In Looking to the future: Developing an academic skills strategy to ensure information literacy thrives in a changing higher education world by Helen Howard (2012) identified two conclusions. First, she recommends that student skills development be placed in the content-area curriculum. Second, she recommends that these skills be part of the larger academic skills agenda rather than a stand-alone program.
Read Academic libraries and the credit-bearing class: a practical approach by Margaret Burke. This article explores concerns and key issues associated with information literacy courses including assessment, delivery method, embedded classes and retention.
As you develop engaging environments for information instruction, use the following ideas to guide your work:
- Start small.
- Chunk content and match activities.
- Adapt what you already do.
- Replace activities that aren't effective, efficient, and appealing.

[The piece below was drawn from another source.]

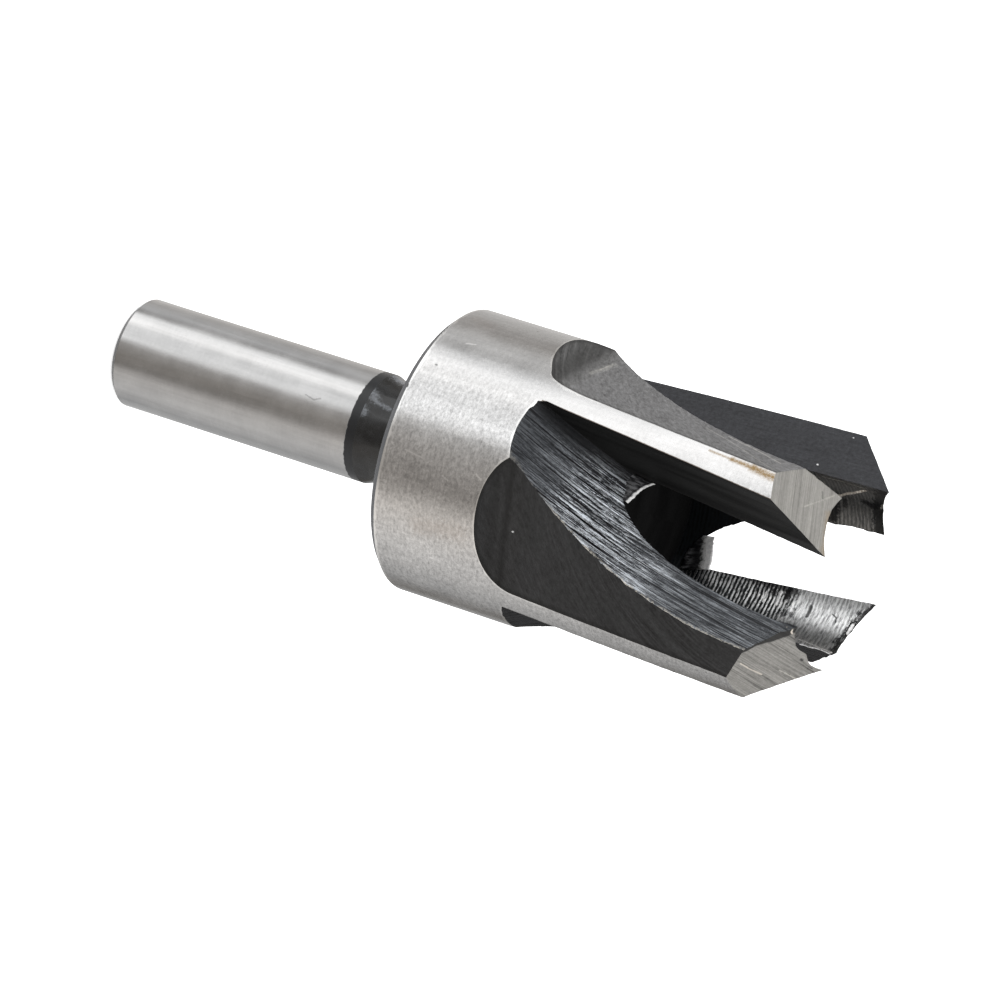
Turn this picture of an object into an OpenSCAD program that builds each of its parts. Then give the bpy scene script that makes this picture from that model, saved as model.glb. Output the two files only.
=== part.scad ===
// Tapered plug cutter: a round shank, a relieved neck and a cup-shaped head with
// four claws, all turned, bored and milled from one bar of tool steel.
// The shank's end face stands on z = 0 and the claws point up, along +Z.

/* [Shank] */
// Diameter of the shank that the drill chuck grips
shank_d = 10; // [6:0.5:13]
// Length of the shank, from its end face to the neck
shank_len = 25.3; // [15:0.1:60]
// Width of the chamfer round the end of the shank
shank_chamfer = 0.5; // [0.1:0.1:1.5]

/* [Neck] */
// Length of the neck between the shank and the head
neck_len = 6.1; // [4:0.1:20]
// Depth of the neck below the shank's surface
neck_relief = 0.45; // [0.1:0.05:1.5]
// Length of the slope that leads down from the shank to the neck
neck_slope = 1.2; // [0.2:0.1:2]
// Radius of the fillet between the neck and the back of the head
neck_fillet = 0.8; // [0.2:0.1:1.5]

/* [Head] */
// Diameter of the head, over its lands
head_d = 25.7; // [20:0.1:36]
// Length of the head, from its back face to the tips of the claws
head_len = 40.1; // [32:0.1:60]
// Width of the chamfer round the back of the head
back_chamfer = 0.65; // [0.1:0.05:1.5]

/* [Tapered bore] */
// Diameter of the bore at the tips of the claws
bore_d = 16.2; // [12:0.1:18]
// Slope of the bore's wall, which narrows towards the bottom
bore_taper = 0.7; // [0:0.1:3]
// Depth of the tapered wall below the tips
bore_depth = 19; // [12:0.5:30]
// Angle of the drill point that the bottom of the bore keeps
point_angle = 118; // [90:1:150]

/* [Claws] */
// Number of claws
claw_count = 4; // [2:1:4]
// Height of the cutting face above the head's centre line, at the tips
rake_height = 3.2; // [0:0.1:4]
// Lean of the cutting face along the head
rake_lean = 6; // [0:0.5:10]
// Slope of the end face, down and outwards from the tip
end_slope = 41.4; // [10:0.1:50]
// Clearance of the end face, down behind the cutting edge
end_clearance = 7.1; // [2:0.1:20]

/* [Gullets] */
// Distance from the head's centre line to the floor of the gullet, at the tips
gullet_height = 3.1; // [1:0.1:5]
// Length of the gullet along the head, from the tips to where its floor runs out
gullet_len = 28; // [18:0.1:32]
// Height of the mill's centre above the tips
gullet_rise = 0.9; // [0:0.1:4]
// Angle by which the mill opens the gullet wider than a square corner
gullet_draft = 10; // [0:1:20]

/* [Relief flats] */
// Width of the land left behind the cutting face, at the tips
land_w = 2.4; // [1:0.1:5]
// Depth of the flat below the head's surface, at the tips
flat_depth = 2.9; // [1:0.05:4]
// Slope of the flat, which gets shallower towards the shank
flat_slope = 2.7; // [0:0.1:5]
// Length of the flat along the head, to the start of its rounded end
flat_len = 26.2; // [15:0.1:28]
// Diameter of the end mill that rounds the end of the flat
flat_mill_d = 10.5; // [4:0.1:14]
// Turn of the flat's rounded end
flat_turn = 2.2; // [0:0.1:8]

/* [Uneven milling] */
// How much further forward each cutting face was left, going round the claws
face_left = [0.2, 0.7, 0, 0.4]; // [0:0.1:1]
// How much shallower the gullet in front of each claw was left, going round
floor_left = [0, 0.3, 0.8, 0.2]; // [0:0.1:1.5]

/* [Hidden] */
$fn = 96;

head_r = head_d / 2;
shank_r = shank_d / 2;
neck_r = shank_r - neck_relief;
head_z = shank_len + neck_len;
tip_z = head_z + head_len;

// What a cutting tool's body reaches past the steel, so that each cut is clean
clear = 2;
reach = head_d + head_len;

// The bore
bore_r = bore_d / 2;
bore_floor_r = bore_r - bore_depth * tan(bore_taper);
point_h = bore_floor_r / tan(point_angle / 2);
bore_floor_z = tip_z - bore_depth;

// The value that belongs to a claw, from a list that goes round them
function of_claw(list, claw) = list[claw % len(list)];

// Height of a claw's cutting face above the centre line, at the tips
function face_y(claw) = rake_height + of_claw(face_left, claw);

// Distance of a claw's tip, the inner corner of its cutting face, from the axis
// along that face
function tip_x(claw) = sqrt(bore_r * bore_r - face_y(claw) * face_y(claw));

// The gullet's floor is the arc of a side-and-face mill that sinks in from the
// surface of the head
gullet_depth = head_r - gullet_height;
gullet_run = gullet_len + gullet_rise;
gullet_mill_r = (gullet_run * gullet_run + gullet_depth * gullet_depth) / (2 * gullet_depth);
mill_facets = 360;

// The flat lies so far round the head that it leaves the land
flat_r = head_r - flat_depth;
flat_angle = asin(rake_height / head_r) - land_w / head_r * 180 / PI - acos(flat_r / head_r);

// Outline of the fillet, from the neck up to the back of the head
fillet_step = 15;
function neck_corner() = [for (turn = [0 : fillet_step : 90]) [
    neck_r + neck_fillet * (1 - cos(turn)),
    head_z - neck_fillet * (1 - sin(turn)),
]];

// Shank, neck and head as they leave the lathe
module turned_blank() {
    rotate_extrude() polygon([
        [0, 0],
        [shank_r - shank_chamfer, 0],
        [shank_r, shank_chamfer],
        [shank_r, shank_len],
        [neck_r, shank_len + neck_slope],
        each neck_corner(),
        [head_r - back_chamfer, head_z],
        [head_r, head_z + back_chamfer],
        [head_r, tip_z],
        [0, tip_z],
    ]);
}

// Tapered bore with its drill point, open at the tips
module bore() {
    rotate_extrude() polygon([
        [0, bore_floor_z - point_h],
        [bore_floor_r, bore_floor_z],
        [bore_r + clear * tan(bore_taper), tip_z + clear],
        [0, tip_z + clear],
    ]);
}

// L-shaped gullet in front of a cutting face: the face is its wall, and its floor
// is the arc of the mill, which leans with the face
module gullet(claw) {
    floor_x = gullet_height + of_claw(floor_left, claw);
    translate([0, face_y(claw), tip_z]) rotate([-rake_lean, 0, 0])
        translate([floor_x + gullet_mill_r, 0, gullet_rise]) rotate([-90, 0, 0])
            cylinder(r1 = gullet_mill_r, r2 = gullet_mill_r + reach * tan(gullet_draft),
                     h = reach, $fn = mill_facets);
}

// Flat that relieves the back of a claw, with the round end that its mill leaves
module relief_flat() {
    mill_r = flat_mill_d / 2;
    rotate([0, 0, flat_angle]) translate([flat_r, 0, tip_z]) rotate([flat_turn, -flat_slope, 0])
        translate([0, 0, -flat_len]) {
            translate([0, -reach / 2, 0]) cube([reach, reach, 2 * reach]);
            translate([mill_r, 0, 0]) rotate([90, 0, 0])
                cylinder(r = mill_r, h = reach, center = true);
        }
}

// Ground end face, from the tip of a claw down to its back
module end_face(claw) {
    translate([tip_x(claw), face_y(claw), tip_z]) rotate([end_clearance, end_slope, 0])
        translate([-reach / 2, -reach / 2, 0]) cube(reach);
}

module plug_cutter() {
    color("silver") difference() {
        turned_blank();
        bore();
        for (claw = [0 : claw_count - 1]) rotate([0, 0, claw * 360 / claw_count]) {
            gullet(claw);
            relief_flat();
            end_face(claw);
        }
    }
}

plug_cutter();
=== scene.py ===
import math

import bmesh
import bpy
from mathutils import Matrix, Vector, noise


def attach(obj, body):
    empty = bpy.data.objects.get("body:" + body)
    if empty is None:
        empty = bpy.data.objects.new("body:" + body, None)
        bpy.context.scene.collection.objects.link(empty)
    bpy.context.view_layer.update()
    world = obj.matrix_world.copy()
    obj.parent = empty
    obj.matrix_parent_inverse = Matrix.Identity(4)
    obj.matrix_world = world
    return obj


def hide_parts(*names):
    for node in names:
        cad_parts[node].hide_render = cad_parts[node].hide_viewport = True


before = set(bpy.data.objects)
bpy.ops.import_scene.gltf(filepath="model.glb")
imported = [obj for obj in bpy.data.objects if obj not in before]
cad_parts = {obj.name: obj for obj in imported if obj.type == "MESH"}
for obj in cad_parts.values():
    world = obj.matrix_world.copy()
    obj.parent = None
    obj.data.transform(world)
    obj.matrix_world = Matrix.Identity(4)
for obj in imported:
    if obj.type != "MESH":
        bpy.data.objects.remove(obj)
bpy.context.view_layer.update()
mm = 0.001
print("frame loaded:", sorted(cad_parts))


# helpers that keep the node work short

def plug(tree, made, key, value):
    # a name is written without its spaces, and i0, i1 mean a place in the list
    if key[0] == "i" and key[1:].isdigit():
        socket = made.inputs[int(key[1:])]
    else:
        socket = next(s for s in made.inputs if s.name.replace(" ", "") == key)
    if isinstance(value, bpy.types.Node):
        value = value.outputs[0]
    if isinstance(value, bpy.types.NodeSocket):
        tree.links.new(value, socket)
    else:
        socket.default_value = value


def addNode(tree, kind, settings=None, **inputs):
    made = tree.nodes.new("ShaderNode" + kind)
    for key, value in (settings or {}).items():
        setattr(made, key, value)
    for key, value in inputs.items():
        plug(tree, made, key, value)
    return made


def maths(tree, operation, a, b=0.0, c=0.0, clamp=False):
    return addNode(tree, "Math", {"operation": operation, "use_clamp": clamp}, i0=a, i1=b, i2=c)


def times(tree, a, b, clamp=False):
    return maths(tree, "MULTIPLY", a, b, clamp=clamp)


def plus(tree, a, b):
    return maths(tree, "ADD", a, b)


def minus(tree, a, b):
    return maths(tree, "SUBTRACT", a, b)


def swing(tree, value, factor):
    # a noise value, which lies about a half, as a swing to both sides of nothing
    return times(tree, minus(tree, value, 0.5), factor)


def coordinate(tree, vector, axis):
    return addNode(tree, "SeparateXYZ", None, Vector=vector).outputs[axis]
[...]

- Take risks and expect some problems.
- Learn from failures.
- Share your successes.
Create a plan.
Start small and focused. Then, expand.
Burke, Margaret (2012). Academic libraries and the credit-bearing class: a practical approach. Communications in Information Literacy, 5(2).
Howard, Helen (2012). Looking to the future: Developing an academic skills strategy to ensure information literacy thrives in a changing higher education world. Journal of information literacy, 6(1), 72-81.
Streatfield, D., Shaper, S., Markless, S., and Rae-Scott, S. (2011). Information literacy in United Kingdom schools: evolution, current state and prospects. Journal of information literacy, 5(2), 5-25.